Just Go With It may sound like a random phrase slapped onto the latest Adam Sandler comedy, but the title does serve a purpose in the story -- while helping to explain where it goes horribly amiss.
It refers to the spirit of group improvisation: When one person offers an outrageous premise, the others are forced to accept it and incorporate it into their own ad-libs, until the riffs snowball into madcap silliness. And while the word "loose" is often used to describe improv -- for Sandler, less flattering synonyms like "haphazard" or "ramshackle" also apply -- Just Go With It is actually a farce, requiring the sort of discipline and timing that is uniquely ill-suited to Sandler's brand of half-hearted quipping.
Though the details of the plot have changed as radically as in a game of "telephone," the roots of Just Go With It lie in Abe Burrows' 1965 Broadway hit Cactus Flower -- itself taken from a French play -- which was later adapted for the screen by I.A.L. Diamond, who knew a thing or nine about comedy. Diamond began a decades-long collaboration with Billy Wilder on 1957's Love In the Afternoon, and with classic comedies like Some Like It Hot and The Apartment, the two wrote films that were frenetic on the surface, but constructed with the ruthlessness and intricacy of a great machine. They were engineers first, gag writers a distant second.
While it's unfair to expect anyone to meet the Diamond-Wilder standard, a little respect for it might be appropriate. But Sandler's house director Dennis Dugan — now with six Sandler duds to his credit, from Happy Gilmore to Grown Ups — and his screenwriters, Allan Loeb and Timothy Dowling, seem to be making things up as they go along. That's a fine strategy for characters in a farce, but it's disastrous for the artisans who are supposed to be leading them along. The film writes itself into a corner early and just loiters there, looking vaguely embarrassed.
Sandler plays Danny, a wealthy plastic surgeon who uses his wedding ring to bed barflies. (Lest we think him a total pig, the film supplies a grotesque prologue about him discovering his wife-to-be's infidelity on their wedding day.)
He doesn't need the ring to pick up the woman of his dreams, a luscious young schoolteacher named Palmer (Brooklyn Decker), but when she discovers it anyway — and reacts unenthusiastically -- he scrambles for an explanation.

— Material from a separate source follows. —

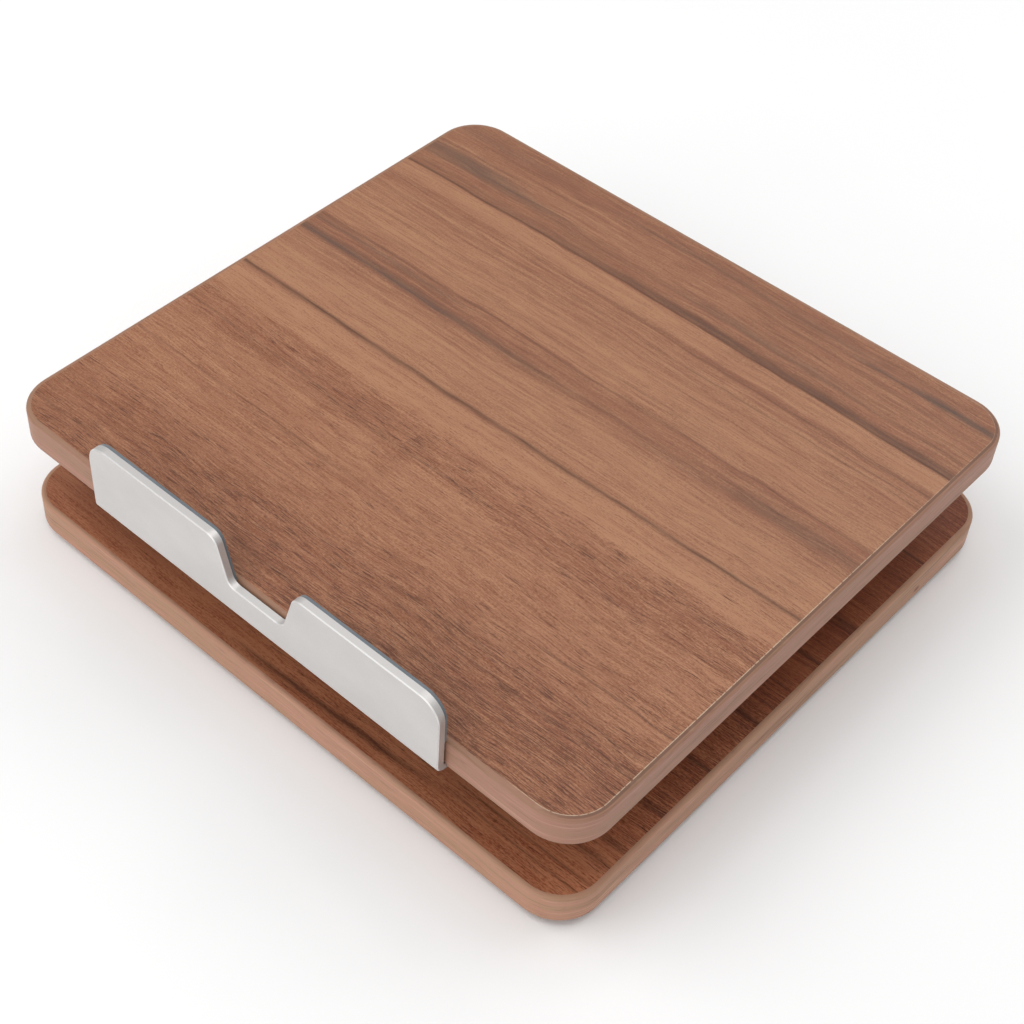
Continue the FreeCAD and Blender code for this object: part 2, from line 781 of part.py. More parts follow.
def washer_master():
    """A flat friction washer, its underside at the origin."""
    body = new_body("friction_washer_master")
    ring = sketch_on(body, "XY_Plane")
    circle(ring, ZERO, ZERO, dim("washer_radius"))
    circle(ring, ZERO, ZERO, PIN_HOLE_RADIUS)
    pad(body, ring, dim("washer_thickness"))
    return body


def spring_master():
    """A coned disc spring, its wide rim at the origin's level."""
    body = new_body("disc_spring_master")
    profile = sketch_on(body, "XZ_Plane")
    thickness = dim("spring_thickness")
    height = dim("spring_height")
    polygon(profile, [
        (dim("spring_radius"), ZERO),
        (dim("spring_radius"), thickness),
        (PIN_HOLE_RADIUS, height),
        (PIN_HOLE_RADIUS, height - thickness),
    ])
    revolve(body, profile)
    return body


def nut_master():
    """A self-locking nut: a hexagon with a round collar, its clamping face at the origin."""
    body = new_body("lock_nut_master")
    flats = sketch_on(body, "XY_Plane")
    hexagon(flats, dim("nut_flats"))
    pad(body, flats, dim("nut_hex_height"))
    collar = sketch_on(body, "XY_Plane", dim("nut_hex_height"))
    circle(collar, ZERO, ZERO, dim("nut_collar_radius"))
    pad(body, collar, dim("nut_collar_height"))
    rim = (dim("nut_hex_height") + dim("nut_collar_height")).number
    fillet(body, lambda edge: lies_at(edge, z=rim), dim("nut_collar_height") / 2, expected=1)
    bore = sketch_on(body, "XY_Plane")
    circle(bore, ZERO, ZERO, PIN_HOLE_RADIUS)
    pocket(body, bore, dim("nut_hex_height") + dim("nut_collar_height"), backwards=True)
    return body


def cap_master():
    """A thin cap that closes an arm's counterbore, its inner face at the origin."""
    body = new_body("hinge_cap_master")
    disc = sketch_on(body, "XY_Plane")
    circle(disc, ZERO, ZERO, dim("counterbore_radius") - dim("screw_fit"))
    pad(body, disc, dim("cap_thickness"))
    top = dim("cap_thickness").number
    fillet(body, lambda edge: lies_at(edge, z=top), dim("cap_thickness") / 2, expected=1)
    return body


# ------------------------------------------------------------------ feet and brackets


def base_feet():
    """Four stick-on rubber feet under the base."""
    master = new_body("foot_master")
    disc = sketch_on(master, "XY_Plane")
    circle(disc, ZERO, ZERO, dim("foot_radius"))
    pad(master, disc, dim("foot_height"))
    fillet(master, lambda edge: lies_at(edge, z=0), dim("foot_edge_radius"), expected=1)
    x = HALF_LENGTH - dim("foot_inset")
    y = HALF_DEPTH - dim("foot_inset")
    places = [(x * across, y * along, ZERO, UPRIGHT) for across in SIDES for along in SIDES]
    instances("base_feet", master, places)


def ear_outline(sketch):
    """The ear's side view: a round head about the pivot, sloping down to the plate."""
    radius = dim("knuckle_radius")
    stand_off = dim("pivot_stand_off")
    plate_bottom = -(stand_off + dim("bracket_thickness"))
    toe, heel = -dim("bracket_plate_start"), -dim("bracket_ear_end")
    reach = math.hypot(heel.number, stand_off.number)
    touch = math.atan2(-stand_off.number, heel.number) - math.acos(radius.number / reach)
    touch_point = Vector(math.cos(touch), math.sin(touch), 0) * radius.number
    head_start = Vector(0, -radius.number, 0)
    corners = [
        Vector(heel.number, plate_bottom.number, 0),
        Vector(toe.number, plate_bottom.number, 0),
        Vector(toe.number, -radius.number, 0),
    ]
    heel_top = Vector(heel.number, -stand_off.number, 0)
    head = Part.Circle(Vector(), Vector(0, 0, 1), radius.number)
    foot, toe_side, toe_top, slope, heel_side, arc = sketch.addGeometry([
        Part.LineSegment(corners[0], corners[1]),
        Part.LineSegment(corners[1], corners[2]),
        Part.LineSegment(corners[2], head_start),
        Part.LineSegment(touch_point, heel_top),
        Part.LineSegment(heel_top, corners[0]),
        Part.ArcOfCircle(head, -math.pi / 2, touch % (2 * math.pi)),
    ], False)
    constrain(sketch, "Coincident", foot, END, toe_side, START)
    constrain(sketch, "Coincident", toe_side, END, toe_top, START)
    constrain(sketch, "Coincident", slope, END, heel_side, START)
    constrain(sketch, "Coincident", heel_side, END, foot, START)
    constrain(sketch, "Coincident", arc, CENTRE, *SKETCH_ORIGIN)
    constrain(sketch, "Tangent", toe_top, END, arc, START)
    constrain(sketch, "Tangent", arc, END, slope, START)
    constrain(sketch, "Radius", arc, size=radius)
    constrain(sketch, "Horizontal", toe_top)
    constrain(sketch, "Vertical", toe_side)
    pin_point(sketch, foot, START, heel, plate_bottom)
    pin_point(sketch, heel_side, START, heel, -stand_off)
    pin_point(sketch, foot, END, toe, plate_bottom)


def bracket_master():
    """An angle bracket, its pivot at the origin and its ear's outer face in the YZ plane."""
    body = new_body("bracket_master")
    thickness = dim("bracket_thickness")
    plate_top = -dim("pivot_stand_off")
    width = dim("bracket_plate_width")
    start, end = -dim("bracket_plate_start"), -dim("bracket_plate_end")
    plate = sketch_on(body, "XY_Plane", plate_top)
    rectangle(plate, -width, ZERO, end, start)
    pad(body, plate, thickness, backwards=True)
    far_side = -width.number
    fillet(
        body,
        lambda edge: runs_along(edge, "z") and lies_at(edge, x=far_side),
        dim("bracket_corner_radius"),
        expected=2,
    )
    ear = sketch_on(body, "YZ_Plane")
    ear_outline(ear)
    pad(body, ear, thickness, backwards=True)
    inner_face = -thickness.number
    level = plate_top.number
    fillet(
        body,
        lambda edge: runs_along(edge, "y") and lies_at(edge, x=inner_face, z=level),
        dim("bracket_bend_radius"),
        expected=1,
    )
    eye = sketch_on(body, "YZ_Plane")
    circle(eye, ZERO, ZERO, PIN_HOLE_RADIUS)
    pocket(body, eye, thickness)
    drill_bracket(body, plate_top)
    return body


def drill_bracket(body, plate_top):
    """Countersunk screw holes in the bracket's plate."""
    holes = sketch_on(body, "XY_Plane", plate_top)
    radius = dim("wood_screw_radius") + dim("screw_fit")
    for across, along in BRACKET_SCREWS:
        circle(holes, -across, -along, radius)
    pocket(body, holes, dim("bracket_thickness"))
    level = plate_top.number
    sink = dim("wood_screw_head_radius") - dim("wood_screw_radius")
    chamfer(body, lambda edge: is_round(edge, radius.number) and lies_at(edge, z=level), sink, expected=3)


# ------------------------------------------------------------------ hinges


def hinge_hardware(prefix, hinges, board_face, masters):
    """One board's two friction hinges: brackets, screws, bolts, washers, springs and nuts."""
    y, z, turn = hinges["pivot_y"], hinges["pivot_z"], hinges["turn"]
    right = instances(prefix + "_bracket_right", masters["bracket"], [(EAR_OUTER, y, z, turn)])
    mirrored(prefix + "_bracket_left", right)
    screws = [
        (x, screw_y, board_face, turn) for side in SIDES for x, screw_y in bracket_screw_points(hinges, side)
    ]
    instances(prefix + "_bracket_screws", masters["wood_screw"], screws)
    outward = {1: POINTING_RIGHT, -1: POINTING_LEFT}
    inward = {1: POINTING_LEFT, -1: POINTING_RIGHT}

    def both_sides(stack):
        return [(x * side, y, z, way[side]) for side in SIDES for x, way in stack]

    instances(prefix + "_hinge_bolts", masters["bolt"], both_sides([(BOLT_HEAD_FACE, outward)]))
    washers = [(OUTER_WASHER_FACE, outward), (INNER_WASHER_FACE, outward)]
    instances(prefix + "_friction_washers", masters["washer"], both_sides(washers))
    springs = [(MID_SPRINGS, outward), (MID_SPRINGS, inward)]
    instances(prefix + "_disc_springs", masters["spring"], both_sides(springs))
    instances(prefix + "_lock_nuts", masters["nut"], both_sides([(NUT_FACE, inward)]))


# ------------------------------------------------------------------ arms and cross bars


def point_on_arm(share):
    """A point part of the way along the arm, from the rear pivot towards the front one."""
    y = REAR_PIVOT_Y + (FRONT_PIVOT_Y - REAR_PIVOT_Y) * share
    z = LOWER_PIVOT_Z + (UPPER_PIVOT_Z - LOWER_PIVOT_Z) * share
    return y, z


REAR_PIVOT = (REAR_PIVOT_Y, LOWER_PIVOT_Z)
FRONT_PIVOT = (FRONT_PIVOT_Y, UPPER_PIVOT_Z)
BAR_POINTS = {
    "rear_cross_bar": point_on_arm(dim("rear_bar_share")),
    "front_cross_bar": point_on_arm(dim("front_bar_share")),
}


def side_arms():
    """The right arm with its hinge bores, counterbores and screw holes, and the left one."""
    body = new_body("arm_right")
    outline = sketch_on(body, "YZ_Plane", ARM_INNER)
    stadium(outline, FRONT_PIVOT, REAR_PIVOT, dim("knuckle_radius"))
    pad(body, outline, dim("arm_thickness"))
    flat_faces = (ARM_INNER.number, ARM_OUTER.number)
    chamfer(
        body,
        lambda edge: any(lies_at(edge, x=face) for face in flat_faces),
        dim("arm_edge_break"),
        expected=8,
    )
    for radius, depth in (
        (dim("counterbore_radius"), dim("counterbore_depth")),
        (dim("bolt_radius") + dim("hinge_play"), dim("arm_thickness")),
    ):
        holes = sketch_on(body, "YZ_Plane", ARM_OUTER)
        for pivot in (REAR_PIVOT, FRONT_PIVOT):
            circle(holes, *pivot, radius)
        pocket(body, holes, depth)
    screw_radius = dim("bar_screw_radius") + dim("screw_fit")
    bar_holes = sketch_on(body, "YZ_Plane", ARM_OUTER)
    for point in BAR_POINTS.values():
        circle(bar_holes, *point, screw_radius)
    pocket(body, bar_holes, dim("arm_thickness"))
    outer = ARM_OUTER.number
    sink = dim("bar_screw_head_radius") - dim("bar_screw_radius")
    chamfer(
        body,
        lambda edge: is_round(edge, screw_radius.number) and lies_at(edge, x=outer),
        sink,
        expected=2,
    )
    keep(body)
    mirrored("arm_left", body)


def cross_bar(label, y, z):
    """A round bar between the arms, with a tapped hole in each end."""
    bar = doc.addObject("Part::Cylinder", label + "_rod")
    bind(bar, "Radius", dim("cross_bar_radius"))
    bind(bar, "Height", ARM_INNER * 2)
    holes = []
    hole_depth = dim("bar_screw_length")
    for start in (ZERO, ARM_INNER * 2 - hole_depth):
        hole = doc.addObject("Part::Cylinder", label + "_hole")
        bind(hole, "Radius", dim("bar_screw_radius") + dim("screw_fit"))
        bind(hole, "Height", hole_depth)
        bind(hole, "Placement.Base.z", start)
        holes.append(hole)
    both_holes = doc.addObject("Part::Fuse", label + "_holes")
    both_holes.Base, both_holes.Tool = holes
    drilled = doc.addObject("Part::Cut", label)
    drilled.Base = bar
    drilled.Tool = both_holes
    drilled.Label = label
    drilled.Placement = FreeCAD.Placement(Vector(), POINTING_RIGHT)
    bind(drilled, "Placement.Base.x", -ARM_INNER)
    bind(drilled, "Placement.Base.y", y + BOARD_SHIFT)
    bind(drilled, "Placement.Base.z", z)
    nodes.append(drilled)


def arm_hardware(masters):
    """The screws that hold the cross bars, and the caps over the hinge bolts' heads."""
    outward = {1: POINTING_RIGHT, -1: POINTING_LEFT}
    screws = [(ARM_OUTER * side, y, z, outward[side]) for side in SIDES for y, z in BAR_POINTS.values()]
    instances("cross_bar_screws", masters["bar_screw"], screws)
    pivots = (REAR_PIVOT, FRONT_PIVOT)
    caps = [(CAP_FACE * side, y, z, outward[side]) for side in SIDES for y, z in pivots]
    instances("arm_hinge_caps", masters["cap"], caps)


# ------------------------------------------------------------------ assembly


def fastener_masters():
    """The pieces that occur more than once, each drawn once."""
    return {
        "wood_screw": screw_master(
            "wood_screw_master", dim("wood_screw_radius"), dim("wood_screw_head_radius"),
            dim("wood_screw_length"), dim("wood_screw_tip"), dim("wood_screw_tip_radius"),
        ),
        "bar_screw": screw_master(
            "bar_screw_master", dim("bar_screw_radius"), dim("bar_screw_head_radius"),
            dim("bar_screw_length"), ZERO, dim("bar_screw_radius"),
        ),
        "bolt": bolt_master(),
        "washer": washer_master(),
        "spring": spring_master(),
        "nut": nut_master(),
        "cap": cap_master(),
        "bracket": bracket_master(),
    }


def check_document():
    """Stop on any failed object, and on any sub-part that isn't sound, closed solids."""
    doc.recompute()
    for item in doc.Objects:
        if "Invalid" in item.State or "Error" in item.State:
            raise RuntimeError("%s failed: %s" % (item.Name, item.State))
    for node in nodes:
        shape = node.Shape
        if shape.isNull() or not shape.isValid() or not shape.Solids:
            raise RuntimeError("%s is not a valid solid" % node.Label)


def write_parts():
    os.makedirs("parts", exist_ok=True)
    for node in nodes:
        node.Shape.exportStep("parts/%s.step" % node.Label)


def main():
    masters = fastener_masters()
    base_board()
    base_feet()
    hinge_hardware("base", BASE_HINGES, BASE_TOP, masters)
    side_arms()
    for label, (y, z) in BAR_POINTS.items():
        cross_bar(label, y, z)
    arm_hardware(masters)
    deck_board()
    hinge_hardware("deck", DECK_HINGES, DECK_LEVEL, masters)
    front_lip()
    lip_pads()
    lip_screws = [(x, y, FLANGE_BOTTOM, UPSIDE_DOWN) for x, y in lip_screw_points()]
    instances("lip_screws", masters["wood_screw"], lip_screws)
    check_document()
    write_parts()
    for node in nodes:
        print("%-24s %2d solid(s), %9.1f mm3" % (node.Label, len(node.Shape.Solids), node.Shape.Volume))


main()
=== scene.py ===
import math

import bpy
from mathutils import Euler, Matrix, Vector


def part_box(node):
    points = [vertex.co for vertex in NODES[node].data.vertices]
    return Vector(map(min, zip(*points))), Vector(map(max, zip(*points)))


# The looks of a folded laptop riser: two walnut-veneered boards, a bent aluminium lip with grey pads,
# and the hinged arms between the boards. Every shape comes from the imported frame. This script gives
# each node a procedural material, and adds the camera, the floor and the lights.

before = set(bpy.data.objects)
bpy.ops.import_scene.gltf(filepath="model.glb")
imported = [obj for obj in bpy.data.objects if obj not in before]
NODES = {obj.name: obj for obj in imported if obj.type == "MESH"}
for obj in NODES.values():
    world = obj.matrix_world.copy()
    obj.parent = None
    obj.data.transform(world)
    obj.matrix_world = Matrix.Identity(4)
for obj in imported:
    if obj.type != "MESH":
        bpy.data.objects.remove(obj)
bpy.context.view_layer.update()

MM = 0.001

# ------------------------------------------------------------------ places taken from the frame


def half_size(node):
    """Half of a node's length, depth and height, in mm."""
    low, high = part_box(node)
    return (high - low) / 2 / MM


def middle(node):
    """The middle of a node's box, in mm."""
    low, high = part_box(node)
    return (low + high) / 2 / MM


PANEL_HALF = half_size("deck_top_veneer")
BAND_HALF = half_size("deck_edge_band")
BOARD_ENDS = (-BAND_HALF.x, BAND_HALF.x)
# The corner radius of a board's veneer, which the frame's boxes don't show.
PANEL_RADIUS = 16.0

# ------------------------------------------------------------------ node helpers

# The Mix node lists its colour sockets after those for numbers and vectors.
MIX_COLOUR_A, MIX_COLOUR_B, MIX_COLOUR_OUT = 6, 7, 2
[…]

Enlisting his trusty office manager Katherine (Jennifer Aniston) to pose as his wife, Danny stages a dinner to make it clear to Palmer that the "couple" is getting a divorce. Things go pretty well until a cell-phone call reveals that Katherine, a real divorcee, has two children -- which means Danny is now a fake father. And that Katherine's real kids must be enlisted, post-haste, to be his fake kids.
(That smacking sound you hear is the screenwriters hitting that corner. Once the kids enter the picture, the long-term sustainability of Danny's lies becomes impossible. There's talk of having the kids willing to play their roles for the next 50 years or so, the lies have to end there: Fake kids may get you laid, but they can't get you married, especially when one has resolved to adopt a Cockney accent.)
The whole of Just Go With It is premised on Palmer's being the dumbest, most gullible creature on two shapely legs, forcing Decker, a former Sports Illustrated swimsuit model, to play every scene with an uncomprehending smile and a few nods of the head. She has to believe that Danny and Katherine are an old married couple -- the most plausible lie by far -- but she also has to believe that Katherine's made-up boyfriend (Nick Swardson) is a pipe-smoking German named Dolph Lundgren; that Katherine and her bitterest rival (an unfortunate Nicole Kidman) both go by "Devlin"; and that their eldest daughter picked up that ridiculous, wavering accent by attending boarding school in England. And that's just for starters.
The shame of it is, all this ridiculousness might have worked under surer hands. After all, farces are supposed to be a little silly, and the audience, for lack of a better phrase, can be trained to just go with it. The trick? Don't treat us like a bunch of Palmers.